United States District Court, D. Nebraska

December 9, 2014



RICHARD G. KOPF, Senior District Judge.

Jaktine Alphonso Moore (Moore) filed a motion under 28 U.S.C. § 2255. I have conducted an initial review of the motion[1]. It plainly appears from the motion, any attached exhibits, and the record of prior proceedings that he is not entitled to relief.

After a jury convicted Moore of a drug conspiracy and found beyond a reasonable doubt on February 1, 2010, that Moore was responsible for 50 grams or more of crack cocaine and 500 grams or more of cocaine (filing no. 143), and after the government proved beyond a reasonable doubt that he had previously been convicted of two or more prior felony drug convictions (filing no. 221 (minute entry)), I sentenced Moore to a mandatory term of life in prison on July 1, 2010. (Filing no. 226.) His conviction and sentence were affirmed on appeal. United States v. Moore, No 10-2577, 411 Fed.Appx. 922, 2011 WL 693261 (8th Cir. 2011) (unpublished) (filing no. 241). On June 1, 2012, I denied Moore's section 2255 motion (filing no. 269) and the Court of Appeals dismissed the appeal and denied an application for certificate of appealability on December 6, 2012. (Filing no. 287.)

On June 17, 2013, the Supreme Court decided Alleyne v. United States, 133 S.Ct. 2151 (2013) (finding as to whether defendant had brandished, as opposed to merely carried, firearm in connection with crime of violence, because it would elevate mandatory minimum term for firearms offense from five to seven years, was element of separate, aggravated offense that had to found by jury, regardless of what sentence defendant might have received if different sentencing range had been applicable). On October 27, 2014, Moore filed a second section 2255 (filing no. 309) motion based upon Alleyne.
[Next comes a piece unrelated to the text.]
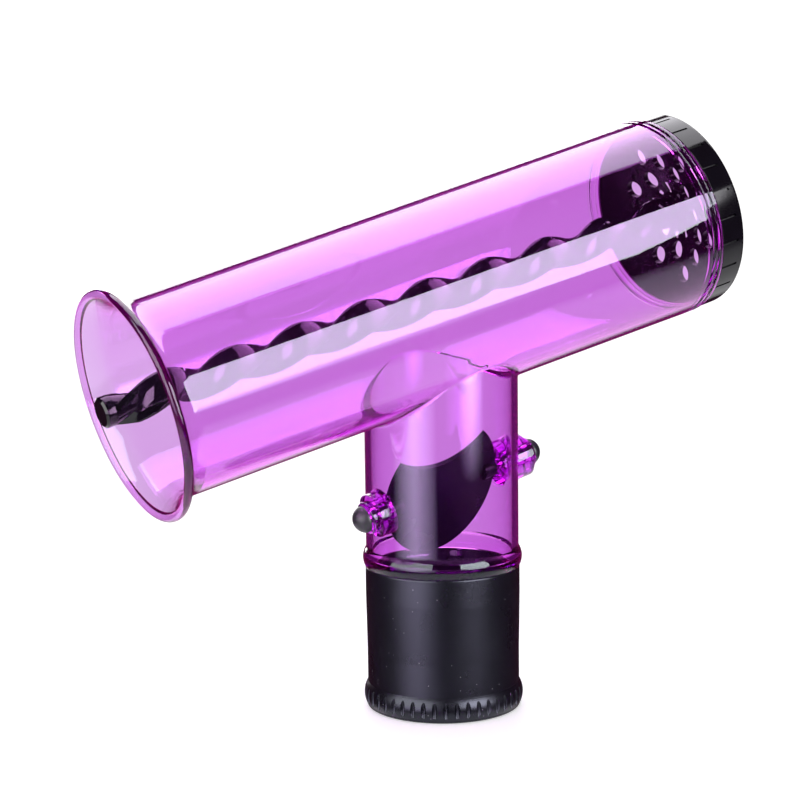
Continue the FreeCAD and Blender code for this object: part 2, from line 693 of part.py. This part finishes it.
def make_bushing(name, side, boss):
    """Clear plug through a boss, with a lip outside it and a running bore for the shaft."""
    inner = dim.pad_face
    bore = dim.shaft_radius + dim.shaft_gap
    end = boss + dim.lip_length
    round_edge = dim.lip_length * 0.3
    outline = [
        (bore, inner * side),
        (dim.plug_hole, inner * side),
        (dim.plug_hole, boss * side),
        (dim.lip_radius, boss * side),
        (dim.lip_radius, (end - round_edge) * side),
        (dim.lip_radius - round_edge, end * side, (round_edge, side, False)),
        (bore, end * side),
    ]
    body = turned_body(name, outline)
    place(body, dim.hinge_height)
    return body


def make_knob(name, side, boss):
    """Domed cap pressed on the end of a stub shaft."""
    base = boss + dim.lip_length + dim.knob_gap
    radius = dim.knob_radius
    rise = dim.knob_rise
    dome = (radius.value ** 2 + (rise.value - 0.6) ** 2) / (2 * (rise.value - 0.6))
    outline = [
        (dim.shaft_radius, base * side),
        (radius, base * side),
        (radius, (base + 0.6) * side),
        (0, (base + rise) * side, (dome, side, False)),
        (0, (base + dim.knob_grip) * side),
        (dim.shaft_radius, (base + dim.knob_grip) * side),
    ]
    body = turned_body(name, outline)
    place(body, dim.hinge_height)
    return body


def build_all():
    pieces = [
        make_clear_body(), make_collar(), make_lock_ring(), make_air_dish(),
        make_curl_rod(), make_rod_screw(), make_rod_washer(), make_flap(),
    ]
    for label, side, boss in (("left", -1, dim.boss_left), ("right", 1, dim.boss_right)):
        pieces.append(make_pivot("pivot_" + label, side, boss))
        pieces.append(make_bushing("bushing_" + label, side, boss))
        pieces.append(make_knob("knob_" + label, side, boss))
    doc.recompute()
    return pieces


def check_and_write(pieces):
    for thing in doc.Objects:
        bad = [state for state in thing.State if state in ("Invalid", "Error")]
        if bad:
            raise RuntimeError("%s is %s" % (thing.Name, bad))
    os.makedirs("parts", exist_ok=True)
    for piece in pieces:
        piece.Label = piece.Name
        shape = piece.Shape
        if shape.isNull() or not shape.isValid() or not shape.Solids:
            raise RuntimeError("%s has no valid shape" % piece.Label)
        shape.exportStep("parts/%s.step" % piece.Label)
        print("%-16s solids %d  volume %.1f mm3" % (piece.Label, len(shape.Solids), shape.Volume))


check_and_write(build_all())
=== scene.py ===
import math

import bpy
from mathutils import Matrix, Vector

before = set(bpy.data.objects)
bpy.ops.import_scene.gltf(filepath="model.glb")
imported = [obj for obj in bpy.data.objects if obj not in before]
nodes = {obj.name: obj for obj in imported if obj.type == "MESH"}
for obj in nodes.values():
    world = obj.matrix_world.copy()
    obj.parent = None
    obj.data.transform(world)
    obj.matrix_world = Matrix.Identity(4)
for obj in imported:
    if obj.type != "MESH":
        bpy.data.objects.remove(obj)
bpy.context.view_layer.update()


# ---------------------------------------------------------------- camera
# The view's azimuth, downward pitch and roll in degrees, and where the frame's origin
# lies from the camera: to the right, up and ahead, in metres.
VIEW_AZIMUTH = 30.206
VIEW_PITCH = 7.573
VIEW_ROLL = -0.734
ORIGIN_RIGHT = 0.015499
ORIGIN_UP = -0.106634
ORIGIN_AHEAD = 0.692739
LENS = 88.22
SENSOR_WIDTH = 36
NEAREST_SEEN = 0.05
FARTHEST_SEEN = 20


def make_camera():
    azimuth, pitch, roll = (math.radians(a) for a in (VIEW_AZIMUTH, VIEW_PITCH, VIEW_ROLL))
    ahead = Vector((math.sin(azimuth) * math.cos(pitch),
                    math.cos(azimuth) * math.cos(pitch),
                    -math.sin(pitch)))
    level = Vector((math.cos(azimuth), -math.sin(azimuth), 0))
    upright = level.cross(ahead)
    right = level * math.cos(roll) + upright * math.sin(roll)
    up = right.cross(ahead)
    place = -(right * ORIGIN_RIGHT + up * ORIGIN_UP + ahead * ORIGIN_AHEAD)
    data = bpy.data.cameras.new("camera")
    data.lens = LENS
    data.sensor_width = SENSOR_WIDTH
    data.clip_start = NEAREST_SEEN
    data.clip_end = FARTHEST_SEEN
    camera = bpy.data.objects.new("camera", data)
    bpy.context.scene.collection.objects.link(camera)
    turn = Matrix((right, up, -ahead)).transposed().to_4x4()
    camera.matrix_world = Matrix.Translation(place) @ turn
    bpy.context.scene.camera = camera


# ---------------------------------------------------------------- node helpers
# Places of a Mix node's sockets when it mixes colours; their names are shared with other sockets.
MIX_FACTOR = 0
MIX_FIRST = 6
MIX_SECOND = 7
MIX_RESULT = 2


class Graph:
    """A node tree, with short ways to add and join its nodes."""

    def __init__(self, tree):
        self.tree = tree
        tree.nodes.clear()

    def add(self, kind, **values):
        """Adds a node; each value goes to the input of that name, or else to the node's property."""
        node = self.tree.nodes.new(kind)
        for key, value in values.items():
            name = key.replace("_", " ")
            if name in node.inputs:
                self.feed(node.inputs[name], value)
            else:
                setattr(node, key, value)
        return node

    def feed(self, socket, value):
        if isinstance(value, bpy.types.NodeSocket):
            self.tree.links.new(value, socket)
        else:
            socket.default_value = value

    def place(self, scale=(1, 1, 1), turn=(0, 0, 0)):
        """Object coordinates, stretched and turned."""
        coords = self.add("ShaderNodeTexCoord").outputs["Object"]
        mapping = self.add("ShaderNodeMapping", Vector=coords)
        mapping.inputs["Scale"].default_value = scale
        mapping.inputs["Rotation"].default_value = turn
        return mapping.outputs["Vector"]

    def noise(self, scale, detail=3, rough=0.5, where=None):
        where = where or self.place()
        node = self.add("ShaderNodeTexNoise", Vector=where, Scale=scale, Detail=detail, Roughness=rough)
        return node.outputs["Fac"]

    def remap(self, value, low, high, start=0.3, end=0.7):
        """Goes from low to high while the value goes from start to end."""
        node = self.add("ShaderNodeMapRange", Value=value)
        node.inputs["From Min"].default_value = start
        node.inputs["From Max"].default_value = end
        node.inputs["To Min"].default_value = low
        node.inputs["To Max"].default_value = high
        return node.outputs["Result"]

    def mix(self, factor, first, second):
        node = self.add("ShaderNodeMix", data_type="RGBA")
        self.feed(node.inputs[MIX_FACTOR], factor)
        self.feed(node.inputs[MIX_FIRST], first)
        self.feed(node.inputs[MIX_SECOND], second)
        return node.outputs[MIX_RESULT]

    def maths(self, operation, first, second=0.0):
        node = self.add("ShaderNodeMath", operation=operation)
        self.feed(node.inputs[0], first)
        self.feed(node.inputs[1], second)
        return node.outputs[0]

    def bump(self, height, strength, distance, normal=None):
        node = self.add("ShaderNodeBump", Height=height, Strength=strength, Distance=distance)
        if normal is not None:
            self.feed(node.inputs["Normal"], normal)
        return node.outputs["Normal"]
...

I deny Moore's second motion upon initial review for a variety of reasons. Initially, the motion is untimely. As I read 28 U.S.C. § 2255(f)(3), Moore had one year from June 17, 2013 (the date Alleyne was decided) to file this second § 2255 motion assuming, without deciding, that the other prerequisites of that portion of the statute have been satisfied.[2] He missed the mark by over four months. He has made no sufficient showing that would warrant tolling this limitation period.

Furthermore, and perhaps more importantly, Alleyne does not apply here because the United States Court of Appeals for the Eighth Circuit has said so. United States v. Wright, 739 F.3d 1160, 1171 n.3 (8th Cir. 2014) (crack cocaine case; "Wright challenges his sentence on the ground that the district court improperly imposed a mandatory minimum life sentence under 21 U.S.C. §§ 841 and 851 without a jury finding his prior drug conviction beyond a reasonable doubt. Wright relies primarily on Apprendi v. New Jersey, 530 U.S. 466 (2000) and Alleyne v. United States, 570 U.S. ___, 133 S.Ct. 2151 (2013). However, in United States v. Abrahamson, we held that the Supreme Court in Alleyne left intact the rule that enhancements based on the fact of a prior conviction are an exception the general rule that facts increasing the prescribed range of penalties must be presented to a jury.' 731 F.3d 751, 752 (8th Cir.2013).")


1. The Motion to Vacate under 28 U.S.C. § 2255 (filing no. 309) is denied and dismissed with prejudice.
2. No certificate of appealability will be issued.
3. A separate judgment will be issued.